→ **Information provided**:

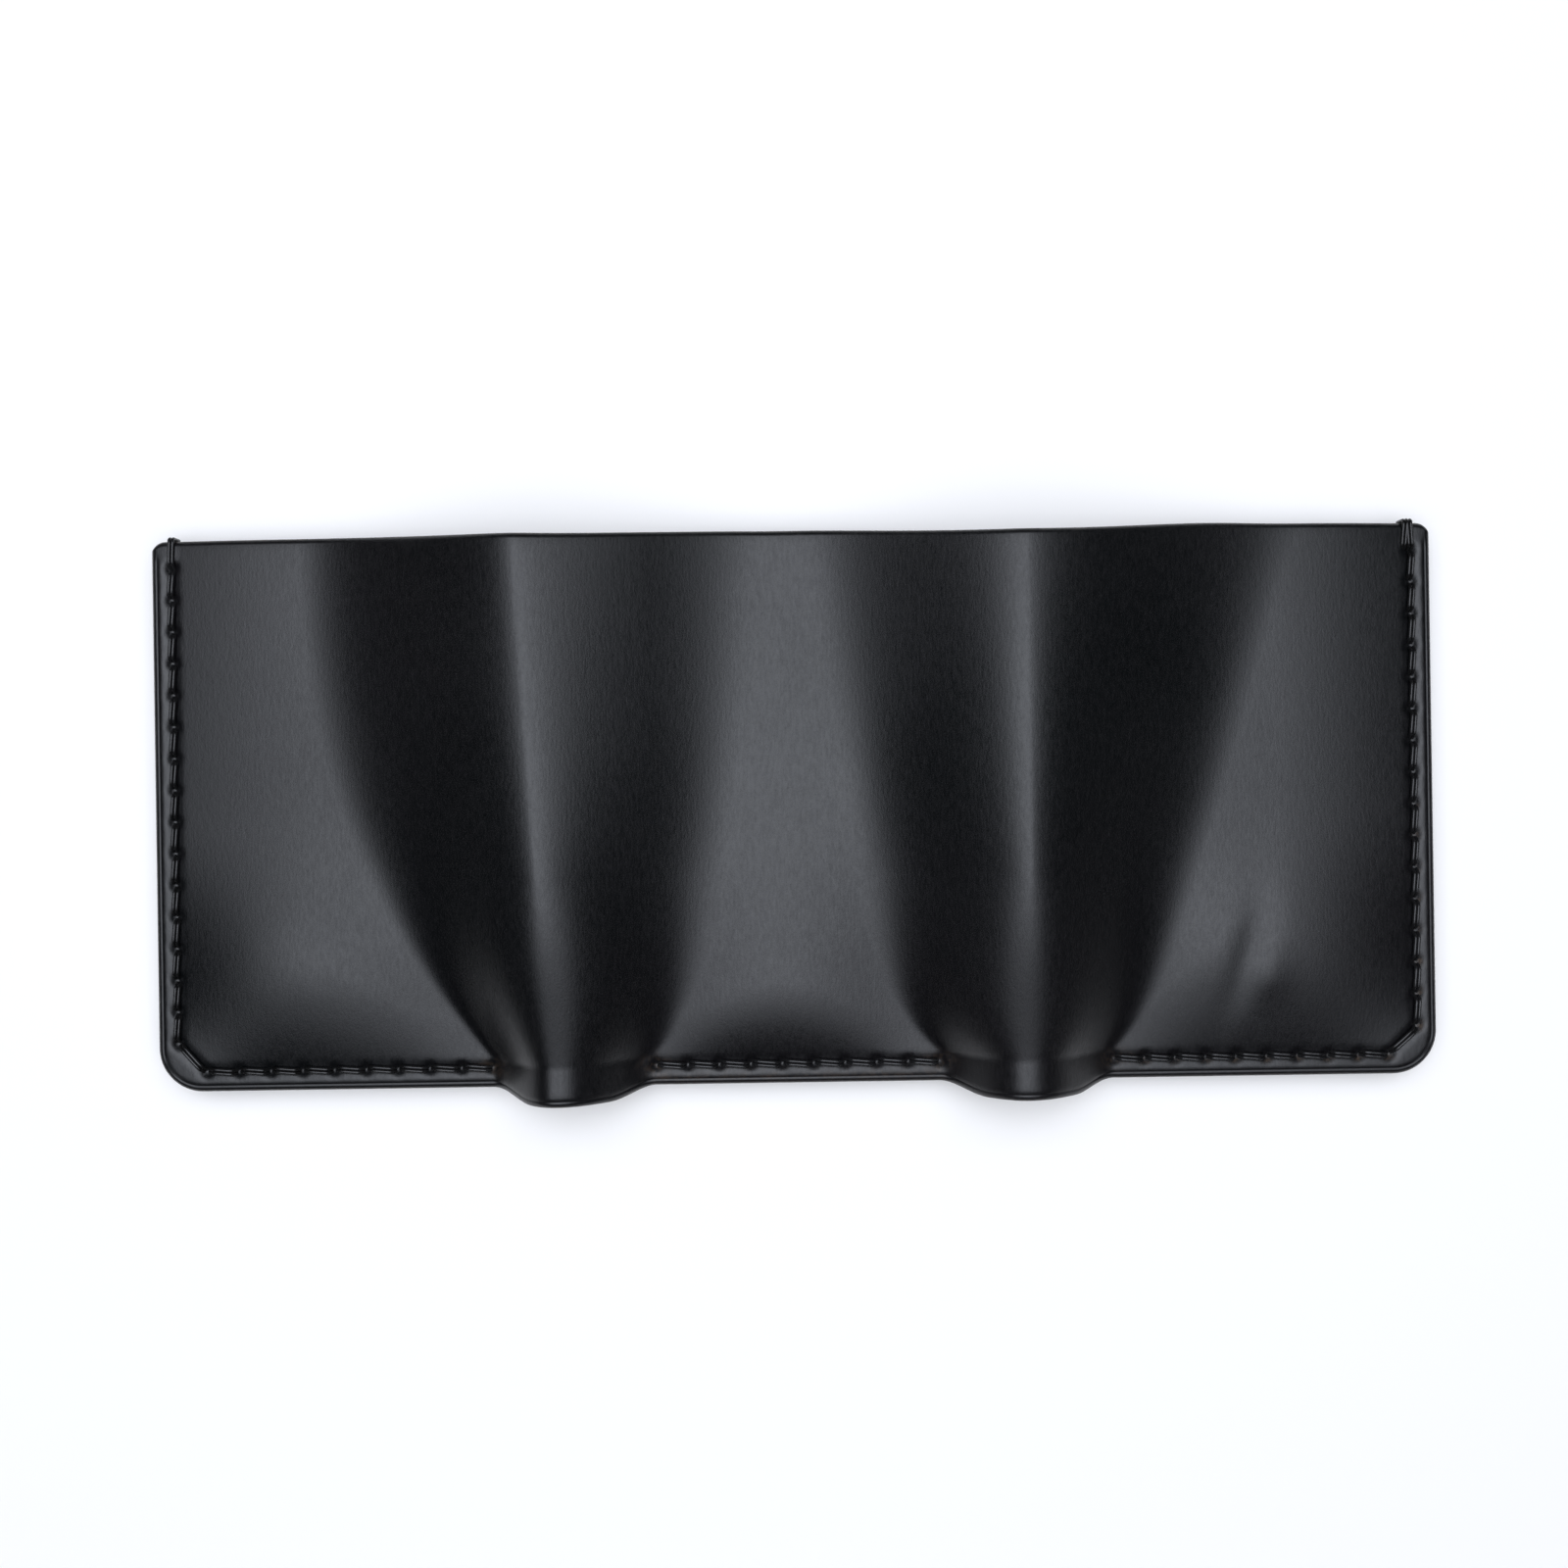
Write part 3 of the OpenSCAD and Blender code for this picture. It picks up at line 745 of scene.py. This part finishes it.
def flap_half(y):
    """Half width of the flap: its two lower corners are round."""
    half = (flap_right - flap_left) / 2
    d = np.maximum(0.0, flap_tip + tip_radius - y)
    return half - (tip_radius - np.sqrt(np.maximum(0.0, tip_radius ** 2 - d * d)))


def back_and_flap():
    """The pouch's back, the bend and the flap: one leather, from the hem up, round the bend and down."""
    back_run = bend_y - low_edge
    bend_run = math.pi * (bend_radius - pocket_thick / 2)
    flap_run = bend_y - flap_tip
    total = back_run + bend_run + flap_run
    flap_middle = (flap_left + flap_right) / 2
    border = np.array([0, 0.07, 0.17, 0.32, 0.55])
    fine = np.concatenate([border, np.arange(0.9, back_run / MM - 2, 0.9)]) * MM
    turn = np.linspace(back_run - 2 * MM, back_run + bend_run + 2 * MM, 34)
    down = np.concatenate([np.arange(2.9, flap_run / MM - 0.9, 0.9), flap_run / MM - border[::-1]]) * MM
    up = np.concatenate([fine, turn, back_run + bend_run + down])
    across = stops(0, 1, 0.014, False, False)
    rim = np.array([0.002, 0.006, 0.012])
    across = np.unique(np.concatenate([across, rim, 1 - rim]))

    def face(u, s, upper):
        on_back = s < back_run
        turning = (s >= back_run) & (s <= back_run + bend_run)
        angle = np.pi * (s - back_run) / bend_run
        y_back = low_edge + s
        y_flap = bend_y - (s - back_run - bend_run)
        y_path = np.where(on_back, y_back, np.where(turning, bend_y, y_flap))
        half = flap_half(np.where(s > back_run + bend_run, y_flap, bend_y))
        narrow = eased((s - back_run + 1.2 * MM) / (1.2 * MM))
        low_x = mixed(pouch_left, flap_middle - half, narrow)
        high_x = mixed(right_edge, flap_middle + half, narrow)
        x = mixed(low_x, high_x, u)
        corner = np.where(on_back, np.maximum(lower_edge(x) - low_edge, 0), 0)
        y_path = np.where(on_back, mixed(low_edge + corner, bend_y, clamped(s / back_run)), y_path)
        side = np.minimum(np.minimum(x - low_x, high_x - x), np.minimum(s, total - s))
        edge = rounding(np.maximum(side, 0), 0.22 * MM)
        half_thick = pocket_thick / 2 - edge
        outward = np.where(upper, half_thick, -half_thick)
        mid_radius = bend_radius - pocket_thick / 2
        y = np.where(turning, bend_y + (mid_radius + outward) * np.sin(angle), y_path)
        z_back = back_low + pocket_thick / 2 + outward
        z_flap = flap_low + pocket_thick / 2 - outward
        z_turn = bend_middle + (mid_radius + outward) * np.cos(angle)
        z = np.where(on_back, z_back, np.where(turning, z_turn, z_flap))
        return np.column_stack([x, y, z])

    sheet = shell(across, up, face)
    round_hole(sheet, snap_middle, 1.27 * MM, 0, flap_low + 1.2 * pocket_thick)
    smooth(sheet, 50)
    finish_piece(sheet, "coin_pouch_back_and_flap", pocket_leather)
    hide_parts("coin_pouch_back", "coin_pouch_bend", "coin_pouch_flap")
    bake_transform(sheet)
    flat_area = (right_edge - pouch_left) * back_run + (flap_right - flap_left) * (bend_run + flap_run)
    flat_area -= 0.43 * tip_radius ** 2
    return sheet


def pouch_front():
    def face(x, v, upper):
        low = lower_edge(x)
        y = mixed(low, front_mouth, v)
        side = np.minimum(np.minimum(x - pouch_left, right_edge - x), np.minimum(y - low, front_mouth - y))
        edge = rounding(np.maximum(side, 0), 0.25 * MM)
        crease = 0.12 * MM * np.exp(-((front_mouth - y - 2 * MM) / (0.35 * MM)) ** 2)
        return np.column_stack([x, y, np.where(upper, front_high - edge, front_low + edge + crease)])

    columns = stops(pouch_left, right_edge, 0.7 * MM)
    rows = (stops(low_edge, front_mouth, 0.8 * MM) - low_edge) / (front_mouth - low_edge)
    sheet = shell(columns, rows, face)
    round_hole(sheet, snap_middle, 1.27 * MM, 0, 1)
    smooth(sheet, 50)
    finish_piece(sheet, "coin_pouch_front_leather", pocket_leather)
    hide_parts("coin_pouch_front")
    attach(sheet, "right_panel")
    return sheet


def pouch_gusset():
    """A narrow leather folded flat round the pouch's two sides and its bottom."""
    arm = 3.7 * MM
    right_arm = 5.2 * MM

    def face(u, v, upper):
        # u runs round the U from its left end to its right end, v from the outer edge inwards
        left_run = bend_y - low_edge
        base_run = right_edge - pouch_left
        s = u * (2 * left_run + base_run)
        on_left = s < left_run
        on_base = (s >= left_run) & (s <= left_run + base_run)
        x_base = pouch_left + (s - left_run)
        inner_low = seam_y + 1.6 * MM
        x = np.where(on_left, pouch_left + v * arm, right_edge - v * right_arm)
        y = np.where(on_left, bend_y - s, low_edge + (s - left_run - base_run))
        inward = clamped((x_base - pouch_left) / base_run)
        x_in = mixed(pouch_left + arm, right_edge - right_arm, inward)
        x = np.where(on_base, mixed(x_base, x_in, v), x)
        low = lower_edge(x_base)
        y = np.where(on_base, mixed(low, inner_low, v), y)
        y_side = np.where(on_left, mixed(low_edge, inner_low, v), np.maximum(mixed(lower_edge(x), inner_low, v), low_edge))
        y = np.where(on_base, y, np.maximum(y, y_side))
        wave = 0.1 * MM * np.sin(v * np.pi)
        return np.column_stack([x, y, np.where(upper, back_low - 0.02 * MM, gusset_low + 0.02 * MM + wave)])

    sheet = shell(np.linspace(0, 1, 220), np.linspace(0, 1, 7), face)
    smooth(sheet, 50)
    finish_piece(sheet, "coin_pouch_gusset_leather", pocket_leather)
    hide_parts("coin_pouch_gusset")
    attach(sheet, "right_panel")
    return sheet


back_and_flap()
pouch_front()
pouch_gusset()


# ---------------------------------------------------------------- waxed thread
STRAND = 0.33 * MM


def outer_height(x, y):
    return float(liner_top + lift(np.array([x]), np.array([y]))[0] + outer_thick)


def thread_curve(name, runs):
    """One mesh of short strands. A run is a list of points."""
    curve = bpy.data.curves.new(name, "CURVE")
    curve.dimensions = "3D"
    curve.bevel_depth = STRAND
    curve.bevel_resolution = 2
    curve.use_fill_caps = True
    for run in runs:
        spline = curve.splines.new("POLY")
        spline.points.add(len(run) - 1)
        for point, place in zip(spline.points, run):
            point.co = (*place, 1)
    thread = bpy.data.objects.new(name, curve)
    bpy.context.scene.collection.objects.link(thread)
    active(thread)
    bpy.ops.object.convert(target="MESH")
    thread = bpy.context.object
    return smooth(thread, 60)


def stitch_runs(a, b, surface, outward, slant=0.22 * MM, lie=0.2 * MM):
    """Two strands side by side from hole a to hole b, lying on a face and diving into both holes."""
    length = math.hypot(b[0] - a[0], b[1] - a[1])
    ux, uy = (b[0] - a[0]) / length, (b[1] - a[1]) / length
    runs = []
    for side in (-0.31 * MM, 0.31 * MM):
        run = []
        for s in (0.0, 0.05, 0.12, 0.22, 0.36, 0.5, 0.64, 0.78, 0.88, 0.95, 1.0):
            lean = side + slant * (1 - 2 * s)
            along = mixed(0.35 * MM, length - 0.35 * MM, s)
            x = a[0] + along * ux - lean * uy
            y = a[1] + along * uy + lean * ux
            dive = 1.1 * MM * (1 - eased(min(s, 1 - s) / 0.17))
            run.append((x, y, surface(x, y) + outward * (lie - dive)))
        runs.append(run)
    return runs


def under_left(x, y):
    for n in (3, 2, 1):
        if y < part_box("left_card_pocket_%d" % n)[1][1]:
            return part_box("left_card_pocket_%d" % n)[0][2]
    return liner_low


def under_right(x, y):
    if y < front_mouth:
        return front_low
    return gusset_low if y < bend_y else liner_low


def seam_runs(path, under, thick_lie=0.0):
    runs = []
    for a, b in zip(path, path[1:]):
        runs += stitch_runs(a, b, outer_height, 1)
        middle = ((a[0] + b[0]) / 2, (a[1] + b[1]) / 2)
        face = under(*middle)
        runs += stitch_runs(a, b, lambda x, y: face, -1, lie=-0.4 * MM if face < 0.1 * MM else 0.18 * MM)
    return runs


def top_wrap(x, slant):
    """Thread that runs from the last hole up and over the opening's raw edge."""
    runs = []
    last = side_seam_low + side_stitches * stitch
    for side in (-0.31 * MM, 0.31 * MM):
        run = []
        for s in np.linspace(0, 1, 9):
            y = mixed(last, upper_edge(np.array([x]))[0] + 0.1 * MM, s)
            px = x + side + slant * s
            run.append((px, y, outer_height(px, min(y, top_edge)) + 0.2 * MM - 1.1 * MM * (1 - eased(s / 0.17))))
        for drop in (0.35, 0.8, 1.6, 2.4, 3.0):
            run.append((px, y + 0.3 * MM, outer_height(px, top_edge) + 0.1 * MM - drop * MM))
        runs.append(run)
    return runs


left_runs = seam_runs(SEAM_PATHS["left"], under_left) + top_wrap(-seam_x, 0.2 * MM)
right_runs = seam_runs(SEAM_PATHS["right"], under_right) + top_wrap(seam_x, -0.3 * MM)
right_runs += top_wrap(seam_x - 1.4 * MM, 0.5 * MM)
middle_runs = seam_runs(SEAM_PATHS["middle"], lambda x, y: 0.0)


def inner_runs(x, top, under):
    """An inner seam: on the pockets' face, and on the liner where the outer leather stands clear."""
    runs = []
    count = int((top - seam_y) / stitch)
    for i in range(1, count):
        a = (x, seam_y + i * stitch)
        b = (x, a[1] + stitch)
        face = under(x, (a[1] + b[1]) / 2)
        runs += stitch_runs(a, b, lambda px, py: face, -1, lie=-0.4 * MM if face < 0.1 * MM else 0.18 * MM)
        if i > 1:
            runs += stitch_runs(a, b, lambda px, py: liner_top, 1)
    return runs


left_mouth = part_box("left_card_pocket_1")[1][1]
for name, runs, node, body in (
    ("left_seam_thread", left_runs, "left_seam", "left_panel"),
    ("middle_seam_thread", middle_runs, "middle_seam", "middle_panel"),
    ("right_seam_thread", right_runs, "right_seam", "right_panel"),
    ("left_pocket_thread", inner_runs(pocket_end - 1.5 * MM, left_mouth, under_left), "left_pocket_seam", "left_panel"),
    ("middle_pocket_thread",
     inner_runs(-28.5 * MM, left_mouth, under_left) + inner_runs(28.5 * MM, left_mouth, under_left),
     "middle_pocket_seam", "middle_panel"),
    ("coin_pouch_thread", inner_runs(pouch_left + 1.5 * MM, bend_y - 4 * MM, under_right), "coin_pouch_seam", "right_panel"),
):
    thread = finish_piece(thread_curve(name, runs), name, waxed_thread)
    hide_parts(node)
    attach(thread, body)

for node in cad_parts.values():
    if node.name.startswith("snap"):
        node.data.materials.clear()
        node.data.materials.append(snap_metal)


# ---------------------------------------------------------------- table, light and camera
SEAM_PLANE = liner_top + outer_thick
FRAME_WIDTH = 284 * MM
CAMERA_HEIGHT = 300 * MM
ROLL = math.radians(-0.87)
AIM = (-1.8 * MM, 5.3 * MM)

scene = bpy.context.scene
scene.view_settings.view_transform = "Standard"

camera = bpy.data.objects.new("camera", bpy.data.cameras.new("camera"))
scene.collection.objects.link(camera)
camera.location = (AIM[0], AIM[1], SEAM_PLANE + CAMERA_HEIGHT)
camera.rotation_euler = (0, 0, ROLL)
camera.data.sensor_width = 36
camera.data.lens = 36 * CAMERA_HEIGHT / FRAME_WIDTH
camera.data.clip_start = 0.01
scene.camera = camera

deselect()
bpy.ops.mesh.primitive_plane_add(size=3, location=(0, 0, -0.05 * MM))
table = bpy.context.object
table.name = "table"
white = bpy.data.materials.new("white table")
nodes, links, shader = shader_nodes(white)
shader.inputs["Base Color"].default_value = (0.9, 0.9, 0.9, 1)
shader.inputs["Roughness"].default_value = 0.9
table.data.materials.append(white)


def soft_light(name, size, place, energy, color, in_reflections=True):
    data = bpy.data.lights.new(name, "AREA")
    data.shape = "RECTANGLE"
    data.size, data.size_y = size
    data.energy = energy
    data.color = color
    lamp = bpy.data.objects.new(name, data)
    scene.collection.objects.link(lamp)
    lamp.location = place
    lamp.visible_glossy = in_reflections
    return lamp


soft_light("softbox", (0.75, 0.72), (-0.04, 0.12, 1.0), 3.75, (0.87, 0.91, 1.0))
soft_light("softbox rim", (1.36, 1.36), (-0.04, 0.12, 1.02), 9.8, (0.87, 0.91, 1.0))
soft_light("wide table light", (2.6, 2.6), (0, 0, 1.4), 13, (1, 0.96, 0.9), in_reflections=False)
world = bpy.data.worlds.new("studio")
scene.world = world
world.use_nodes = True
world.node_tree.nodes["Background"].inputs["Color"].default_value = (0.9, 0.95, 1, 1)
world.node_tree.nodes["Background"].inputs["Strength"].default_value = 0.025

→ **Task description**:
Transcribe word for word the lines from the one holding "bake_transform(sheet)" through the one holding "return np.column_stack([x, y, np.where(upper, front_high". Include both, and add nothing.

→ **Problem solution**:
    bake_transform(sheet)
    flat_area = (right_edge - pouch_left) * back_run + (flap_right - flap_left) * (bend_run + flap_run)
    flat_area -= 0.43 * tip_radius ** 2
    return sheet


def pouch_front():
    def face(x, v, upper):
        low = lower_edge(x)
        y = mixed(low, front_mouth, v)
        side = np.minimum(np.minimum(x - pouch_left, right_edge - x), np.minimum(y - low, front_mouth - y))
        edge = rounding(np.maximum(side, 0), 0.25 * MM)
        crease = 0.12 * MM * np.exp(-((front_mouth - y - 2 * MM) / (0.35 * MM)) ** 2)
        return np.column_stack([x, y, np.where(upper, front_high - edge, front_low + edge + crease)])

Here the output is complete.